How To Properly Screen For Tenants

How To Properly Screen For Tenants


Today I'm talking about how to properly screen for tenants moving into your rental property so that you can manage your properties with ease and minimal stress and headache.

I have to say the biggest mistake that I have made in my entire investing career is not properly screening for tenants. I acted out of a place of desperation, I was desperate to get somebody into my property so that it could be fully rented, and I didn't go through any of these steps. I met people, if I got a good vibe, I would accept them as tenants. That's just not the way to run a business. It's not a way you should run your investments. This is a very simple process, but it's a process that a lot of property owners overlook. Even if you are planning to have a property manager manage your property for you, these are things you want to make sure that they're doing to properly screen for tenants before they move in to your property.

Your property is your asset and the tenants, are going to be your customers and your clients, and they're going to be renting your biggest asset from you, so you want to make sure that this process is rock solid, that you don't skip any steps, and you make sure that you follow through with all of them to ensure that you are doing everything that you can to choose the best tenants for your property.

The first thing you're going to want to request is a rental application. There are many you can find online. It's just a very simple application with basic information. That's going to be the first thing that they are going to be filling out, and it's going to be an opportunity for you to review basic information on them. Second thing you're going to want to request is an employment letter. Every time I request an employment letter I make sure that they have included in the employment letter how long they've been employed at their current job, and what their salary is because I want to make sure that they have been there for a while and that they have enough money to cover the rent.

I also request references. This is something I know a lot of people request, but no something everyone follows through with.  It's a bit tedious because getting a hold of people on the phone today is a little difficult, so there's some back and forth, but I need you to just commit to the process and to follow through until you speak to people and get your questions answered. I ask for three references for each tenant that will be living there. So if it's a couple I ask for three references from each of them, preferably a previous landlord or a previous employer.  Just make sure that you actually call!

The other thing I want to be clear about in the tenant screening process is that they are going be responsible to give me first and last months rent when the lease is accepted. A lot of people overlook this step, it's sort of like a heads up because maybe they aren't aware that they should be giving first and last months rent. Then they're scrambling and they're feeling stressed out, so I want to be very up front with that at the beginning so that they can, during the due diligence process, make sure that they have that money ready.
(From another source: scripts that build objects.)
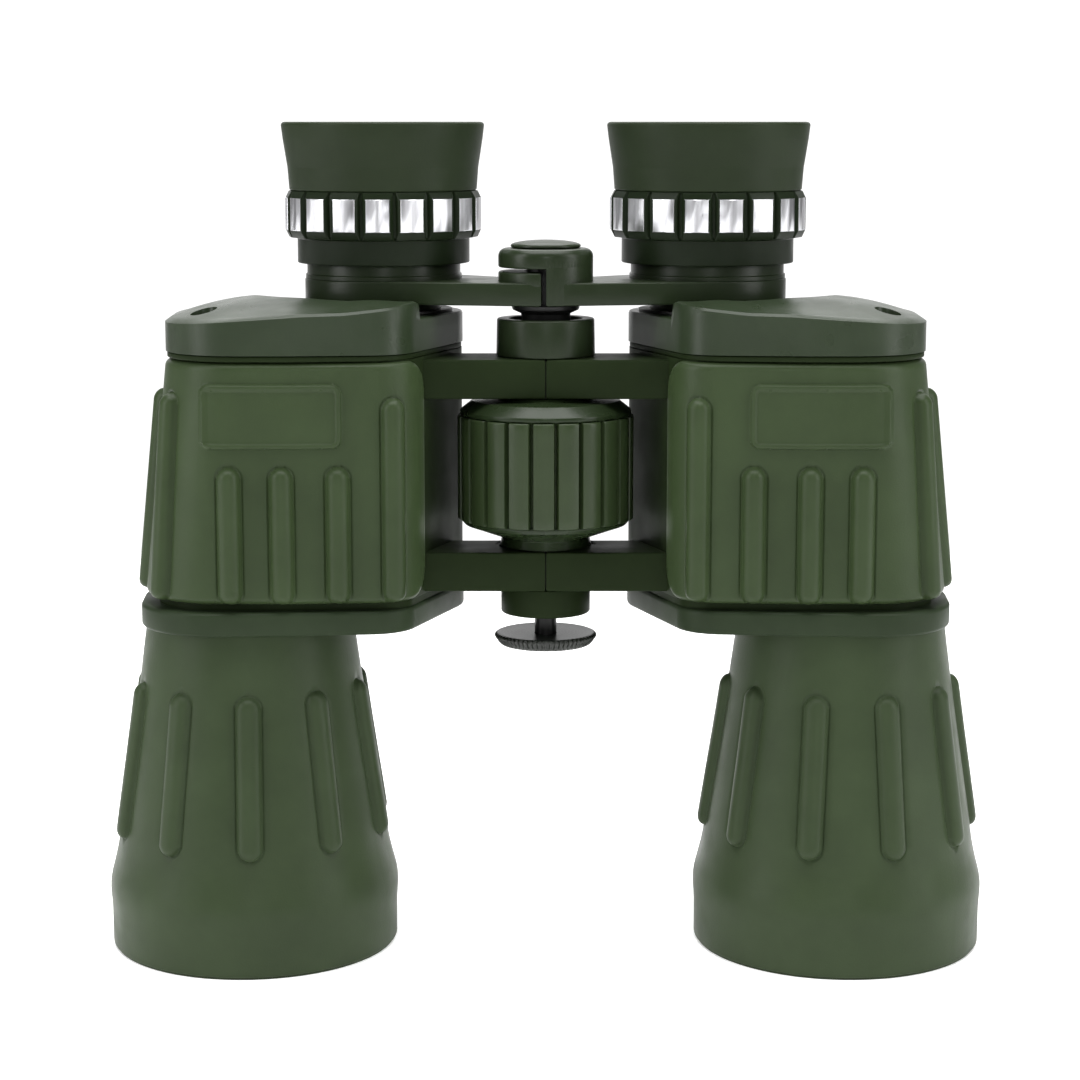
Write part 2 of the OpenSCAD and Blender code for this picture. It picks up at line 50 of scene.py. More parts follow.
def box_mm(node):
    """Lowest and highest corner of a CAD node, in millimetres."""
    low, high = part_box(node)
    return np.array(low) / MM, np.array(high) / MM


def centre_mm(node):
    low, high = box_mm(node)
    return (low + high) / 2


def low_z(node):
    return box_mm(node)[0][2]


def high_z(node):
    return box_mm(node)[1][2]


def span_z(node):
    """Lowest and highest Z of a CAD node."""
    return low_z(node), high_z(node)


def half_width(node):
    low, high = box_mm(node)
    return (high[0] - low[0]) / 2


HINGE_Y = centre_mm("hinge_axle")[1]
OBJECTIVE = np.array([centre_mm("left_barrel_armour")[0], 0.0])
EYEPIECE = centre_mm("left_eyecup")[:2] - np.array([0.0, HINGE_Y])
RIM_R = half_width("left_barrel_armour")
BARREL_TOP = high_z("left_barrel_armour")
PLATE_TOP = high_z("left_base_plate")
ARMOUR_LOW, ARMOUR_HIGH = span_z("left_housing_armour")
COVER_LOW, COVER_HIGH = span_z("left_prism_cover")
ARM_LOW = low_z("left_arm")
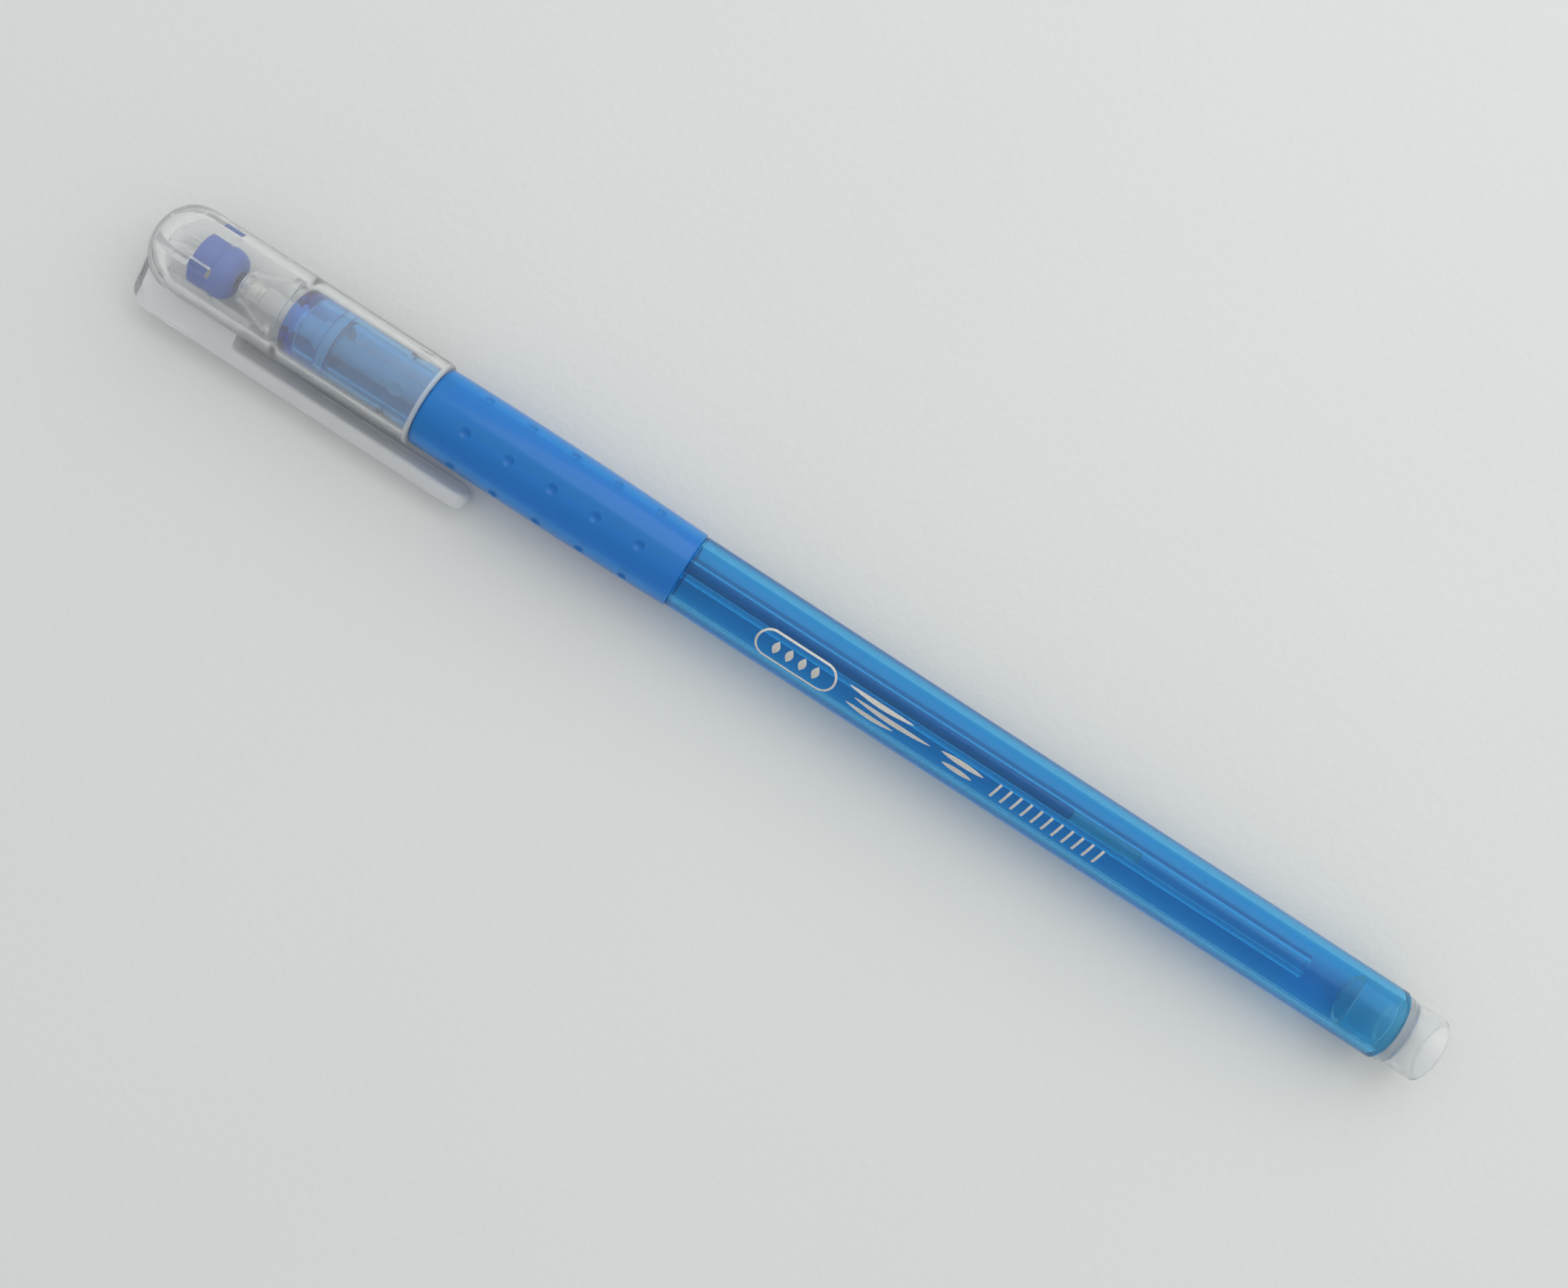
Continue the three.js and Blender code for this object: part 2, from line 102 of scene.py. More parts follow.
CAP_DOME = 3.84  # length of the cap's domed end
CAP_BORE = 3.82
CAP_POCKET = 3.62  # radius of the narrower bore in front of the shoulder
CAP_SHOULDER = 16.1
POCKET_END = 1.3  # where the pocket's domed end starts
POCKET_DOME = 3.4
RIM_DEPTH = 0.37  # how far the frosted band reaches in from the cap's mouth
RIB_COUNT = 4
RIB_WIDTH = 0.85
RIB_REAR = 8.3
RIB_RAMP = 1.0  # length of the sloping end of each long rib
RIB_TURN = 20
ON_SEAL = 0.03  # clearance round the seal
STOP_FRONT = 1.3  # the short ribs that the seal's front rests on
STOP_INNER = 1.4
STOP_OUTER = 3.4
NUB_COUNT = 4
NUB_AT = 28.9
NUB_TURN = 12
NUB_RADIUS = 0.62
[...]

I also give them a copy of the lease that I want to be using. I try to provide the lease myself as opposed to having them or their real estate agent provide it because I want to be in control of what is in that lease. But I also want to give it to them up front so that they have enough time to review it while I'm reviewing all of their information.  If there's any questions or concerns that come up along the way, they can let me know and we can go over everything. You want to make sure that everything is above board. You're going through all of the things that you need them to provide you.

Another thing I request is a credit check. That's something that some landlords can do on their own, or it's something that you can request that the tenant or the tenant applicant provide. It's pretty easy to get. You can get it online. Usually it's about $20 or $30. This is something you are definitely going to want to request and make sure that you go through it carefully.

Those are all the things that I ask for and request. Sometimes I even call the employer to make sure that they are actually employed there. I also do a quick Google search. We live in an online world.  It's fair game to be able to Google somebody's name and if there are any red flags that do show up it's better that you know now before they move into your property.

Once a tenant moves into your property, it's very difficult to remove them. The tenant laws are very much in favour of the tenant and not the landlord. Whether that is fair or not is not a topic for today's post, but you do need to know that this process, before the tenant moves into your property, is so important and you have to take it seriously because this could be a relationship that lasts for many years to come.

Follow these steps carefully and methodically so that you can feel good about your new tenants moving in and having a successful relationship moving forward!